Once a heart of the steel and automobile industries, a place where John D. Rockefeller founded Standard Oil and immigration built a strong, unionized middle class, post-World War II deindustrialization hit Cleveland hard.
Hard Times It has been a long and painful decline.
The city’s population peaked in 1950 at more than 900,000 and has declined ever since, estimated by the Census Bureau in 2015 at around 388,000. Forbes magazine declared it the most miserable city in the country in 2010, and the Census Bureau ranked it the second-poorest, after Detroit.
“You could have shot a gun at 9 o’clock at night down Euclid Avenue and not hit anyone” is how Republican Rep. David Joyce describes the downtown where he worked as a public defender in the early 1980s.
Joyce, a native Clevelander, represents neighboring Geauga County. “The people of Cleveland are a rough-and-tumble crowd. They’ve seen the worst of what can happen to a city,” he says.
But the great migration back into American cities, headed by urban-loving millennials and older empty-nesters, has come to Cleveland as well.
Awaiting them were mainstays like the world-class Cleveland Museum of Art; Severance Hall, home to the Cleveland Orchestra; and Playhouse Square, the center of the city’s theater district.
In the 1990s, more cultural attractions set up shop in downtown. The Cleveland Cavaliers relocated their pro basketball arena from the outer suburb of Richfield to downtown’s Quicken Loans Arena, where the Republicans will hold court. The Cleveland Indians moved into a gleaming nearby baseball-only ballpark, replacing dingy Municipal Stadium. And the Rock and Roll Hall of Fame and Museum opened up on the shore of Lake Erie.
Neighborhood institutions fed people’s cultural needs as well, such as the iconic West Side Market, which the late New York Timesman and Akron native R.W. “Johnny” Apple described as “Ellis Island Writ Large,” due to its “bewildering variety” of ethnic food.
Fittingly, one of the city’s symbols of post-modern cool, the Great Lakes Brewing Company’s brewpub, set up shop next door.
“Young people are moving back. They want that culture,” Joyce says.
One thing that cuts across party and demographic lines is an affection for the city, as well as recognition that even in tough times, it always had a lot to offer.
Local comedian Mike Polk Jr., who became a national cult figure with his “Hastily Made Cleveland Tourism Video” on YouTube — “Come on down to Cleveland town everyone/Come and look at both of our buildings” — wrote a book that explains much of his love.

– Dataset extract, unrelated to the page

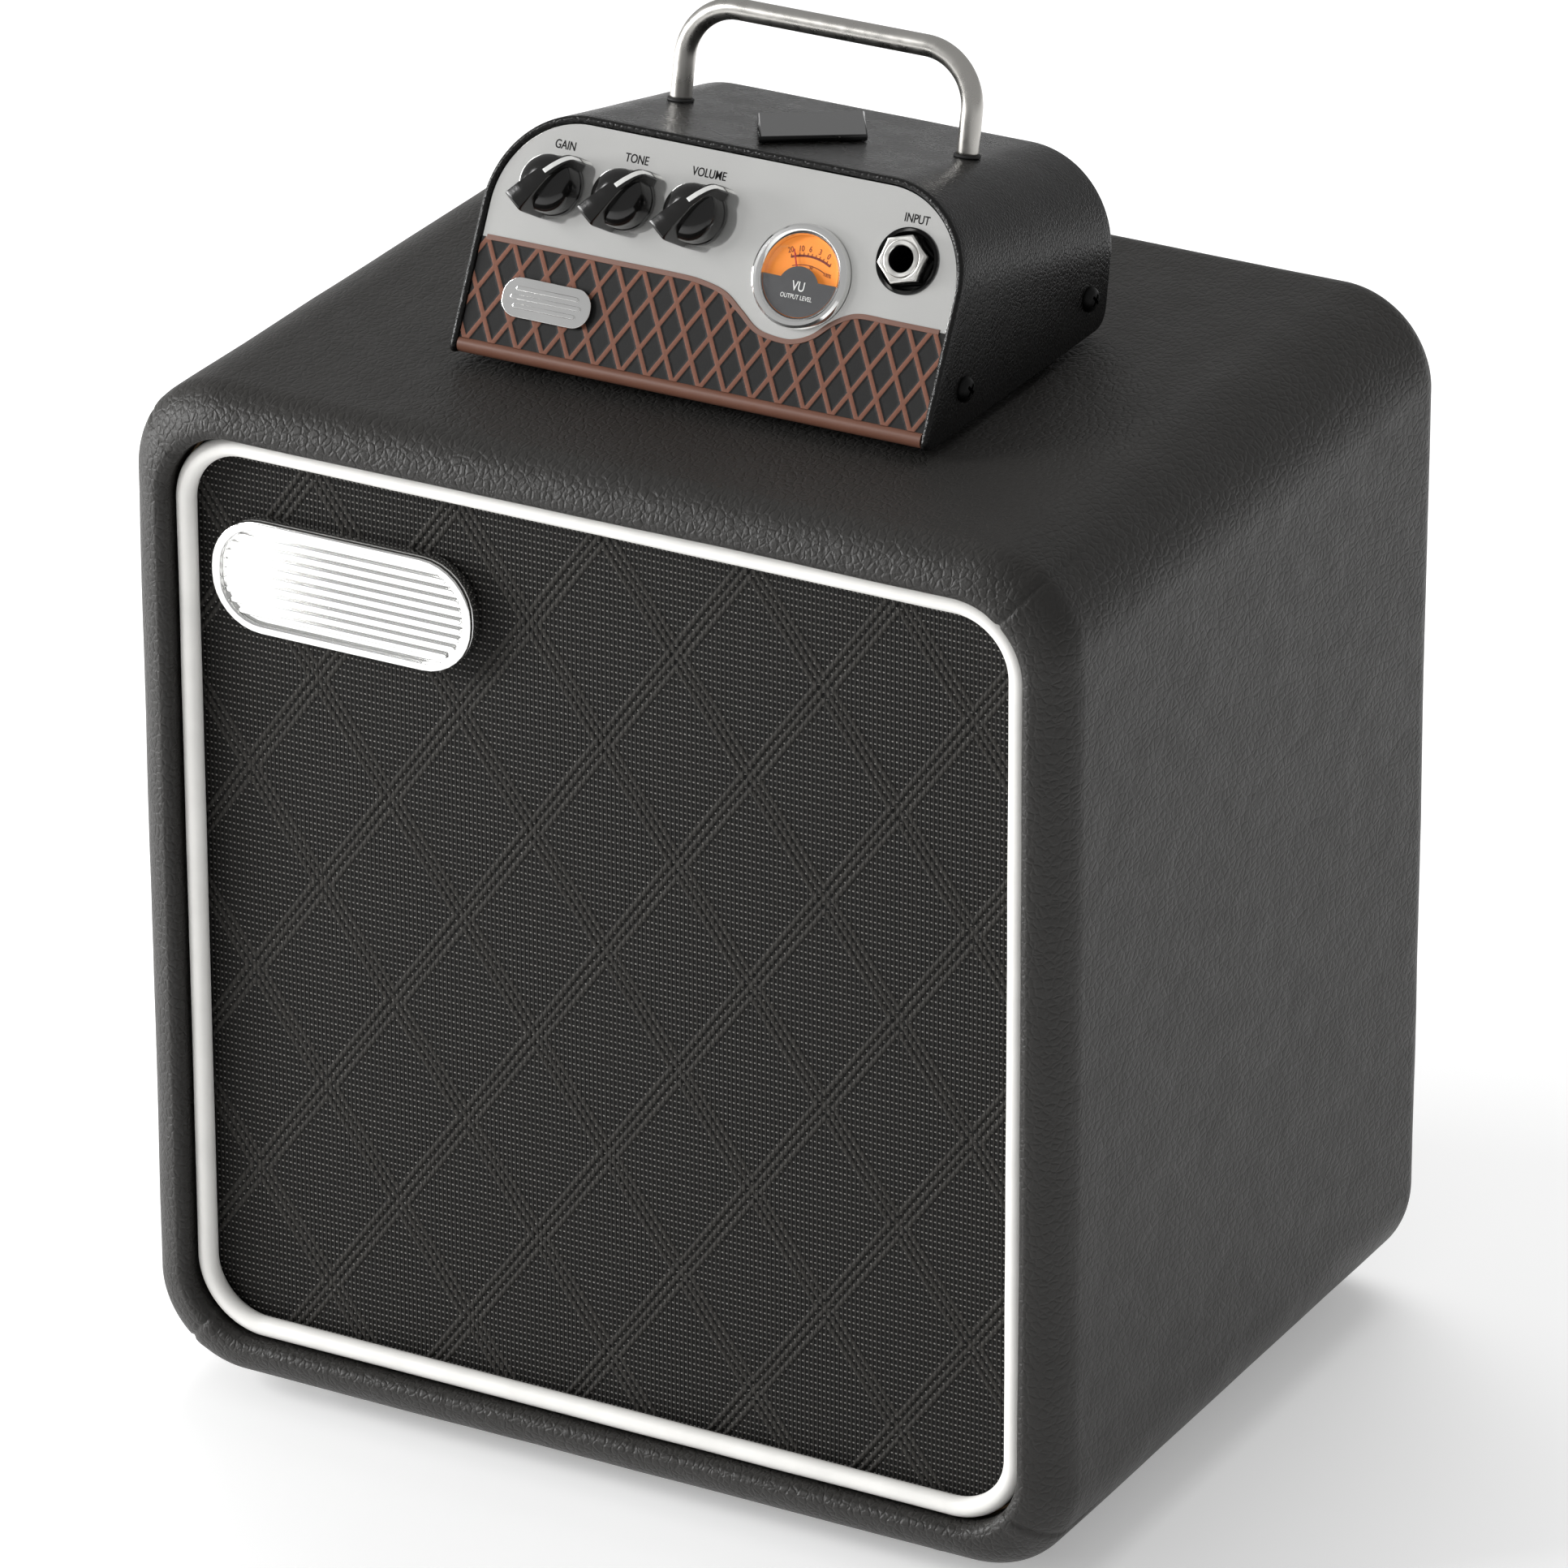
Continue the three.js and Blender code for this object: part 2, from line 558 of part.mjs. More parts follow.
function makeCasing() {
  const outline = [
    [...panelPoint((HEAD_BOTTOM - LIP_Z) / Math.cos(PANEL_LEAN), 0), 4],
    [...rearPoint(0, 0), 5],
    [...rearPoint(60, 0), 0],
    [...panelPoint(80, 0), 0],
  ];
  let shell = cut(common(arch(0), acrossHead(outline)), arch(SHELL_T));
  const inside = arch(SHELL_T + GAP);
  for (const y of Object.values(SCREW_Y)) {
    const drill = bar(1.9, -HEAD_W, HEAD_W, 12).rotateY(Math.PI / 2).translate(0, y, SCREW_Z);
    shell = cut(shell, drill);
  }
  add(head, 'head_shell', shell, vinyl);

  const [front, back] = [-PANEL_RECESS, -PANEL_RECESS - PANEL_T];
  const panelOutline = [
    panelPoint(80, front), panelPoint(80, back), panelPoint(-0.8, back), panelPoint(-0.8, 0),
    panelPoint(0.2, 0.8), panelPoint(2, 0.6), panelPoint(2.2, front),
  ];
  const holes = Object.values(KNOBS).map((x) => onPanel(bar(SHAFT_R + 0.6, -9, 9, 12), x, KNOB_S));
  holes.push(onPanel(bar(METER_CAN_R + GAP, -9, 9, 20), ...METER));
  holes.push(onPanel(bar(CUP_R + GAP, -9, 9, 16), ...JACK));
  add(head, 'front_panel', cut(common(inside, acrossHead(panelOutline)), ...holes), silverPanel);

  const trayFace = back - GAP;
  const wall = 1.2;
  const rearBack = -3;
  const tray = [
    panelPoint(-2.1, trayFace), rearPoint(0.05, rearBack - GAP), rearPoint(8, rearBack - GAP),
    rearPoint(8, rearBack - GAP - wall), rearPoint(1.2, rearBack - GAP - wall),
    panelPoint(0, trayFace - wall), panelPoint(8, trayFace - wall), panelPoint(8, trayFace),
  ];
  add(head, 'base_tray', common(inside, acrossHead(tray)), zinc);

  const rear = [rearPoint(1, -1.5), rearPoint(80, -1.5), rearPoint(80, rearBack), rearPoint(1, rearBack)];
  const rearHoles = [
    onRear(bar(4.8, -9, 9), ...REAR_ITEMS.speaker_out_jack), onRear(bar(4.2, -9, 9), ...REAR_ITEMS.dc_inlet),
    onRear(block([-3.8, -7.1, -9], [3.8, 7.1, 9]), ...REAR_ITEMS.power_switch),
    onRear(block([-5, -1.8, -9], [5, 1.8, 9]), ...REAR_ITEMS.attenuator_switch),
  ];
  add(head, 'rear_panel', cut(common(inside, acrossHead(rear)), ...rearHoles), blackPlastic);
}

function makeFittings() {
  const top = new THREE.Group();
  top.position.set(0, ...FRONT_TOP);
  top.rotation.x = -TOP_SLOPE; // its own Y runs back along the top
  head.add(top);

  const [half, rise, bend] = [HANDLE_HALF, HANDLE_RISE, HANDLE_BEND];
  const path = new THREE.CurvePath();
  const corner = (side) => new THREE.Vector3(side * (half - bend), 0, rise - bend);
  const leftArc = new THREE.CatmullRomCurve3([]);
  for (let step = 0; step <= 6; step += 1) {
    const angle = Math.PI - (Math.PI / 12) * step;
    leftArc.points.push(corner(-1).add(new THREE.Vector3(bend * Math.cos(angle), 0, bend * Math.sin(angle))));
  }
  const rightArc = new THREE.CatmullRomCurve3(
    leftArc.points.map((point) => new THREE.Vector3(-point.x, 0, point.z)).reverse(),
  );
  path.add(new THREE.LineCurve3(new THREE.Vector3(-half, 0, GAP), leftArc.points[0]));
  path.add(leftArc);
  path.add(new THREE.LineCurve3(leftArc.points.at(-1), rightArc.points[0]));
  path.add(rightArc);
  path.add(new THREE.LineCurve3(rightArc.points.at(-1), new THREE.Vector3(half, 0, GAP)));
  const tube = new THREE.Shape().absarc(0, 0, HANDLE_R, 0, 2 * Math.PI);
  const handle = new THREE.ExtrudeGeometry(tube, { steps: 36, extrudePath: path, curveSegments: 5 });
  add(top, 'handle', handle, steel).position.set(TOP_X, HANDLE_BACK, 0);

  const rhombus = new THREE.Shape([
    new THREE.Vector2(PLATE_HALF_X - PLATE_BEVEL, 0), new THREE.Vector2(0, PLATE_HALF_Y - 2 * PLATE_BEVEL),
    new THREE.Vector2(PLATE_BEVEL - PLATE_HALF_X, 0), new THREE.Vector2(0, 2 * PLATE_BEVEL - PLATE_HALF_Y),
  ]);
  const settings = {
    depth: PLATE_BEVEL, bevelThickness: PLATE_BEVEL, bevelSize: PLATE_BEVEL, bevelSegments: 1,
  };
  const plate = add(top, 'top_plate', new THREE.ExtrudeGeometry(rhombus, settings), blackPlastic);
  plate.position.set(TOP_X, PLATE_BACK, GAP + PLATE_BEVEL);

  const footHeight = HEAD_FLOOR - 2 * GAP;
  for (const [side, x] of [['left', -52], ['right', 52]]) {
    for (const [end, y] of [['front', 13], ['back', 80]]) {
      const foot = add(head, `head_foot_${end}_${side}`, bar(6, 0, footHeight), rubber);
      foot.position.set(x, y, GAP);
    }
    for (const [end, y] of Object.entries(SCREW_Y)) {
      const outline = [[0, -6], [1.5, -6], [1.5, GAP], [3.25, GAP], [3, 1.5], [2, 2], [0, 2.1]];
      const screw = add(head, `side_screw_${end}_${side}`, turned(outline, 12), blackPlastic);
      screw.rotation.y = (Math.sign(x) * Math.PI) / 2;
      screw.position.set((Math.sign(x) * HEAD_W) / 2, y, SCREW_Z);
    }
  }
}

function makeControls() {
  const panel = new THREE.Group();
  head.add(panel);
  panel.applyMatrix4(panelFrame);
  const face = -PANEL_RECESS;

  const bodies = [block([-54, 34, -11.4], [2, 50, -9.8])];
  for (const [name, x] of Object.entries(KNOBS)) {
    const knob = new THREE.Group();
    knob.position.set(x, KNOB_S, 0);
    knob.rotation.z = -THREE.MathUtils.degToRad(KNOB_TURN);
    panel.add(knob);
    const base = face + GAP;
    const ridge = [[-8.2, base], [9, base], [8.8, 5.9], [7.3, 7.8], [3.3, 10.4], [-7.3, KNOB_H]];
    const profile = new THREE.Shape(ridge.map(([along, height]) => new THREE.Vector2(along, height)));
    const pointer = new THREE.ExtrudeGeometry(profile, { depth: 5.8, bevelEnabled: false });
    pointer.translate(0, 0, -2.9).rotateX(Math.PI / 2).rotateZ(Math.PI / 2);
    const dome = [[0, base], [KNOB_R, base], [KNOB_R, 4.6], [6, 6.8], [3.6, 8], [0, 8.3]];
    const socket = bar(SHAFT_R + GAP, -6, 7, 12);
    add(knob, `${name}_knob`, cut(join(turned(dome, 24), pointer), socket), blackPlastic);
    add(knob, `${name}_shaft`, bar(SHAFT_R, -9.4, 6.6, 12), zinc);
    const pot = cut(block([-6, -6, -9.8], [6, 6, face - PANEL_T - GAP]), bar(SHAFT_R + GAP, -9.7, 0, 12));
    bodies.push(pot.translate(x, KNOB_S, 0));
  }
  add(panel, 'control_board', join(...bodies), boardGreen);

  const meter = new THREE.Group();
  meter.position.set(...METER, 0);
  panel.add(meter);
  const housing = [
    [0, -16], [METER_CAN_R, -16], [METER_CAN_R, face + GAP], [METER_R, face + GAP], [METER_R, 0.6],
    [12.2, 1.4], [10.6, 1.4], [10.6, -14.5], [0, -14.5],
  ];
  add(meter, 'meter_housing', turned(housing), chrome);
  add(meter, 'meter_dial', bar(10.3, -1.6, face, ROUND), dialAmber);
  const lens = [[0, 0.9], [10.3, 0.9], [10.3, 2.6], [9.4, 3.2], [0, 3.2]];
  add(meter, 'meter_lens', turned(lens), clear);
  const needle = join(bar(1.4, -0.6, 0.3, 12), block([-0.25, -2, -0.4], [0.25, NEEDLE_L, 0]));
  const pointer = add(meter, 'meter_needle', needle, needleRed);
  pointer.position.y = NEEDLE_PIVOT;
  pointer.rotation.z = THREE.MathUtils.degToRad(NEEDLE_TILT);

  const input = new THREE.Group();
  input.position.set(...JACK, 0);
  panel.add(input);
  const floor = -3.4;
  const cup = [
    [0, -20], [6.5, -20], [6.5, floor - 1], [CUP_R, floor - 1], [CUP_R, -0.6], [CUP_R - 0.6, -0.6],
    [CUP_R - 0.6, floor], [4.3, floor], [4.3, 3.2], [JACK_BORE_R, 3.2], [JACK_BORE_R, -18.5], [0, -18.5],
  ];
  add(input, 'input_jack', turned(cup, 16), blackPlastic);
  const hex = bar(6.45, floor + GAP, 2.8, 6).rotateZ(THREE.MathUtils.degToRad(16.6));
  add(input, 'input_nut', cut(hex, bar(4.6, -9, 9)), steel);
}

function makeInside() {
  const parts = [block([-50, 14, 7], [50, 72, 8.6])];
  for (const x of [-34, -18, -2]) parts.push(bar(5, 8, 20, 12).translate(x, 62, 0));
  parts.push(block([14, 46, 8], [44, 66, 22]), block([-44, 38, 8], [-16, 50, 14]));
  add(head, 'main_board', join(...parts), boardGreen);
}

function makeRear() {
  const rear = new THREE.Group();
  head.add(rear);
  rear.applyMatrix4(rearFrame);
  const shoulder = -3.3;
  const jack = add(rear, 'speaker_out_jack', turned(socketOutline(7, 18, 4.4, 1.5, shoulder), FINE), zinc);
  jack.position.set(...REAR_ITEMS.speaker_out_jack, 0);
  const inlet = [
    [0, -14], [5.5, -14], [5.5, shoulder], [3.9, shoulder], [3.9, -0.8], [2.9, -0.8], [2.9, -10],
    [0, -10],
  ];
  add(rear, 'dc_inlet', turned(inlet, FINE), blackPlastic).position.set(...REAR_ITEMS.dc_inlet, 0);
  const rocker = add(rear, 'power_switch', block([-3.4, -6, -4], [3.4, 6, 4]), blackPlastic);
  rocker.position.set(...REAR_ITEMS.power_switch, -3.5);
  rocker.rotation.x = THREE.MathUtils.degToRad(ROCKER_TILT);
  const slider = add(rear, 'attenuator_switch', block([-1.6, -1.4, -4.5], [1.6, 1.4, 1]), blackPlastic);
  slider.position.set(...REAR_ITEMS.attenuator_switch, 0);
  slider.position.x += SLIDER_SHIFT;
}

makeCovering();
makeBoards();
makeFront();
const socket = makeBack();
makeFeet();
makeSpeaker();
makeLead(socket);
makeCasing();
makeFittings();
makeControls();
makeInside();
makeRear();

export default amplifier;
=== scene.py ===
import json
import math

import bmesh
import bpy
import numpy as np
from mathutils import Matrix, Vector
from mathutils import noise as soft_noise


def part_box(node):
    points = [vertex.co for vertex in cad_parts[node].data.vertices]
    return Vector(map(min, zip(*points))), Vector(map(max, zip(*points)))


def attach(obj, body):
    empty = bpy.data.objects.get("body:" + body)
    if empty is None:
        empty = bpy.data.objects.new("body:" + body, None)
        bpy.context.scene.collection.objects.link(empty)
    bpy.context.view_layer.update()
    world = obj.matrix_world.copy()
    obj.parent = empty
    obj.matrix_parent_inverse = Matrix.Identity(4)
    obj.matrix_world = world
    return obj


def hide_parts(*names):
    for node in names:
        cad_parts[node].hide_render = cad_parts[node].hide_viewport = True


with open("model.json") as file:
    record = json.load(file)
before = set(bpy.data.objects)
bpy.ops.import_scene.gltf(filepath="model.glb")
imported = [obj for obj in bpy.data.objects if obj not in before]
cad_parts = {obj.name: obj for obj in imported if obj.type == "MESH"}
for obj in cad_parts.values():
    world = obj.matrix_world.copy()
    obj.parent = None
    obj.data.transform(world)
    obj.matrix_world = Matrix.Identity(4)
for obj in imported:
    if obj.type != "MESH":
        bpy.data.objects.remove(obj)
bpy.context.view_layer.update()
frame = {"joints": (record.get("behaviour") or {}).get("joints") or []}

# Lengths below are millimetres, in the same frame as the CAD, unless a name says otherwise.
MM = 0.001
X_AXIS = Vector((1, 0, 0))


def cad_corners(node):
    """A CAD node's lowest and highest corners in millimetres."""
    low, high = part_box(node)
    return Vector(low) / MM, Vector(high) / MM


def joint(name):
    return next(j for j in frame["joints"] if j["name"] == name)


# ------------------------------------------------------------ sizes taken from the frame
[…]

“I was picking on Cleveland the same way that a brother picks on his brother. Whether others can see it or not, the genuine love that I have for the target justifies the taunting, at least in my mind,” he wrote in “Damn Right I’m From Cleveland: Your Guide to Makin’ It in America’s 47th Biggest City.”
Writer Joe Queenan, an acerbic cultural critic, came to Cleveland in the 1990s for his book, “Red Lobster, White Trash and the Blue Lagoon,” a journey through the dregs of American culture.
He was charmed “Cleveland served as a potent reminder that there are certain resources that only great cities can offer. Professional baseball. Great symphony orchestras. Van Goghs. Most important of all, fans who die a thousand deaths when the pro football club up and leaves town. Fans who die a thousand deaths watching their teams suffer through decades of abject failure are the people who make America great,” he wrote, referring to the Browns’ move to Baltimore in the 1990s.
The city subsequently landed an expansion team, which has performed poorly.
But now, along with downtown’s resurgence, even the sports teams are winning.
The LeBron James-led Cavaliers won this year’s NBA championship, an event that so rocked the sports world ESPN even had to re-edit its recent “Believeland” documentary about how the city’s fans do suffer so.
“It’s kind of true what LeBron said,” Joyce says, referring to the star’s emotional celebration after the Cavaliers beat the Golden State Warriors. “Everything you get in Northeast Ohio is earned.”
The Indians had been a baseball doormat for so long that the 1989 movie “Major League,” about a fictional, long-shot Indians team that defies the odds for success, ended with them winning just the pennant, not the World Series.
But even they have turned things around. In the 1990s, they went to two World Series but fell short. And their current team, led by manager Terry Francona, is one of Major League Baseball’s top contenders.
Francona won two World Series rings as the Boston Red Sox’s manager and now that the Cavaliers have ended the championship drought, fans are believing again.
No Stranger to Politics Ohio has a storied political history. It has produced eight presidents, and its status as a perennial swing state guarantees spirited debate.
This will be the third time Cleveland has hosted a major nominating convention. In 1936, the GOP nominated Alf Landon, who lost in the general election to Franklin D. Roosevelt. In 1924, Republicans nominated Calvin Coolidge, who went on to beat Democrat John Davis.
The world is bracing for a raucous convention, as the GOP’s presidential standard-bearer, Donald Trump, is expected to attract protesters, as much as conflicted support from the party establishment.
“A lot of my Republican friends — and I have lots of Republican friends — are saying, ‘Marcia, I don’t think I’m going to make it,’ ” Fudge says.
But that doesn’t negate the reasons the RNC picked the city, nor what it has to offer.
“This gives us a chance to welcome people who would never, ever under any circumstances come to visit our city,” Fudge says. “I plan to be part of the welcoming committee. Yeah, we’re probably going to have some policy kinds of discussions while we’re there. But more importantly, I’m going to be an ambassador. It’s my town. It’s my home. And I want everyone to have a good time.”